12.6.06

les bijoux



pendant des années, aucun bijou
pendant les années où l'homosexualité s'est faite jour, rien, aucune bague, aucun collier, aucun bracelet, pendant que la féminisation passait de l'intérieur du corps à l'extérieur, pendant le temps où l'adolescence a balancé ses doses massives d'hormones, imposant à la libido des indications contradictoires, contraires à ce que l'entourage pouvait accepter, rien, aucun signe particulier
son corps s'est allongé, ses cheveux ont bouclé brutalement, on a dit de lui qu'il était efféminé, on l'a mis en boîte à cause de cela, d'autres se sont inquiétés, lui ont posé des questions, mais à ses poignets, à ses doigts, autour de son cou, aucun indice, aucune confession, jamais
aujourd'hui que la voix est grave, aujourd'hui que la silhouette s'est masculinisée, aujourd'hui que la fille s'est réfugiée dans les pages de ses livres, dans les mots qui échappent, au quotidien, le tintement de l'argent le long de son bras viril et les reflets métalliques autour de ses phalanges lui rappellent ce qu'il a perdu et la douleur, en vrille incessante derrières ses yeux verts, aimante son visage au miroir infidèle, à la recherche vaine de quelqu'un qui n'existe pas

3 Comments:

Anonymous Anonyme said...

Au travail seules les alliances sont tolérées.

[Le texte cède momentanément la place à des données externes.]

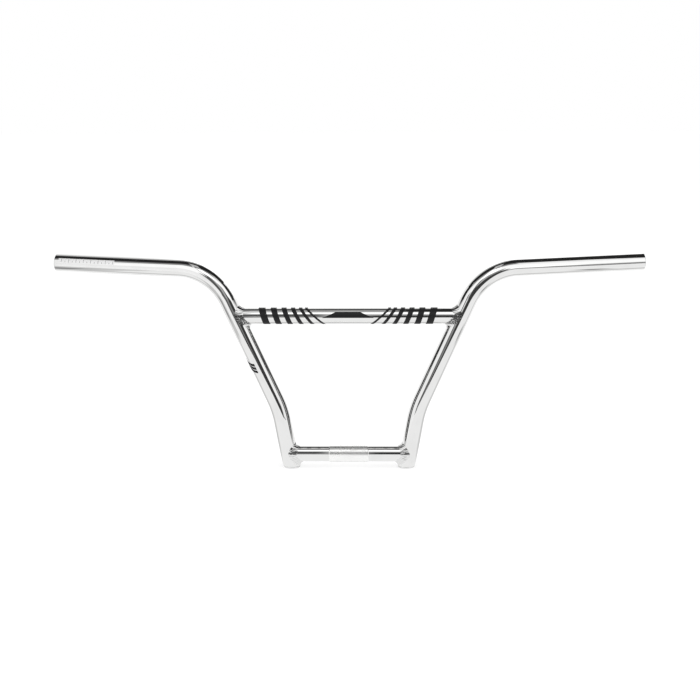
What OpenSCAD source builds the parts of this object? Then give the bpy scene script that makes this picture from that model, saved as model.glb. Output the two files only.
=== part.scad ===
/* [Bar] */
// Width over the two bar ends
bar_w = 762; // [700:1:800]
// Outer diameter of the side tubes, which grips and levers fit
tube_d = 22.2; // [22:0.1:22.4]
// Wall of the side tubes
tube_wall = 1.4; // [1:0.1:2.4]
// Backward sweep of the grips, in degrees
back_sweep = 11; // [6:0.5:14]
// Upward sweep of the grips, in degrees
up_sweep = 1; // [0:0.5:4]
// Chamfer on the bar ends, outside and inside
end_chamfer = 0.4; // [0.2:0.1:0.6]

/* [Legs] */
// Distance between the legs' centrelines at the height of the clamp
foot_spacing = 154.6; // [146:0.2:165]
// Lean of the legs from the vertical below the lower bend, in degrees
foot_lean = 11; // [8:0.5:14]
// Lean of the legs from the vertical above the lower bend, in degrees
leg_lean = 24.4; // [20:0.2:28]
// Height of the lower bend's corner above the clamp
low_bend_h = 59; // [50:1:75]
// Centreline radius of the lower bend
low_bend_r = 130; // [80:5:160]
// Height of the top bend's corner above the clamp
top_bend_h = 241; // [236:1:260]
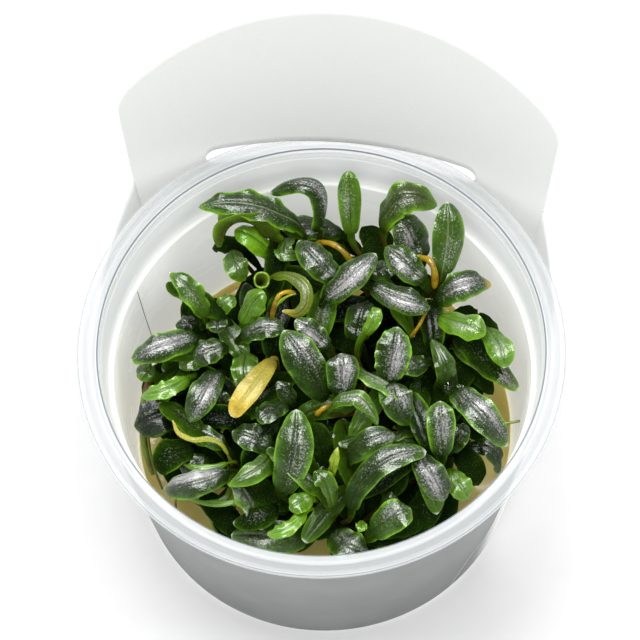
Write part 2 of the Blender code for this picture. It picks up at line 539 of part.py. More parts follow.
def main():
    clear_scene()
    parts = bpy.data.collections.new("bucephalandra")
    cutters = bpy.data.collections.new("cutters")
    for collection in (parts, cutters):
        bpy.context.scene.collection.children.link(collection)
    plastic = material("translucent_tub", (0.86, 0.88, 0.87), 0.35)
    card = material("printed_card", (0.62, 0.64, 0.63), 0.6)
    jelly = material("nutrient_gel", (0.62, 0.55, 0.33), 0.25)
    bark = material("rhizome", (0.16, 0.14, 0.03), 0.5)
    blade = material("leaf", (0.03, 0.09, 0.02), 0.3)
    make_tub(parts, plastic)
    make_sleeve(parts, cutters, card)
    make_gel(parts, jelly)
    for name in STEMS:
        make_stem(name, parts, cutters, bark)
    for name, row in LEAVES.items():
        make_leaf("leaf_" + name, row, LEAF_CLEARANCE, PETIOLE_PARTS, BLADE_PARTS, parts, blade)


main()
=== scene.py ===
"""A bucephalandra plant in its growing cup, dressed for its picture.

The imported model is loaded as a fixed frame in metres, with +Z up, +Y to the back and the
origin under the middle of the cup. Each piece here stands where its solid stands. The
tables of sizes and places are written in millimetres and degrees.
"""
import math
from functools import partial

import bpy
import numpy as np
from mathutils import Matrix, Vector


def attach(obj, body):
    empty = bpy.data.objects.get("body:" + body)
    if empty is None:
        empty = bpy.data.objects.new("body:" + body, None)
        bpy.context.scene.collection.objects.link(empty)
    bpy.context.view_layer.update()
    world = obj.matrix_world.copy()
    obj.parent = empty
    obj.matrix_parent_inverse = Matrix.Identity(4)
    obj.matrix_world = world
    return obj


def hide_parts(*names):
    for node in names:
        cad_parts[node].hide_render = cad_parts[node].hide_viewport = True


bl_info = {
    "name": "Bucephalandra in a growing cup",
    "version": (1, 0, 0),
    "blender": (4, 5, 0),
    "location": "3D View > Sidebar > Plant cup",
    "description": "Builds the plant, its cup, gel and card round the packed frame",
    "category": "Object",
}

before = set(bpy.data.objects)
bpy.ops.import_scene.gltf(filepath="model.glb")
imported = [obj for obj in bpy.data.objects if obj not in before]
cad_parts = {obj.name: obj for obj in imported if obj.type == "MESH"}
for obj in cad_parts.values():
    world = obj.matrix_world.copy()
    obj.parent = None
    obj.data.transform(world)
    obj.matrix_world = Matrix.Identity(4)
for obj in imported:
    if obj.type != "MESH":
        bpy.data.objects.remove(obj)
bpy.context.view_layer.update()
MM = 0.001
TAU = math.tau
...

Alors il faut attendre les congés. Mes parures tiennent dans la coquille d'une huître posée parmi le reste du foutoir. Parfois, donc, je me fais ce menu plaisir, remets au cou la perle grise, au lobe droit les anneaux. Ado je m'y appliquais non sans songer à la possible féminité. Aujourd'hui, je ne sais pas, cela ressemble à un rituel flou et lointain. Une sorte de vague permission.

09:56  
Anonymous Anonyme said...

«Au travail seules les alliances sont tolérées.»
imagine, jonas : combien de sens, quelle utilisation, quelle interprétation de cette phrase extraordinaire…
l'écriture échappe, à chaque instant, c'est sa force : elle dit malgré nous (et mieux que nous, parfois) ce que nous cherchons tellement à dire
encore,
lh.

10:08  
Anonymous Anonyme said...

Les mots sont émouvants, entre la nostalgie de ce qui n'a jamais existé et cette vague permission dont parle Jonas. Et l'image me trouble. Beaucoup. Bandante.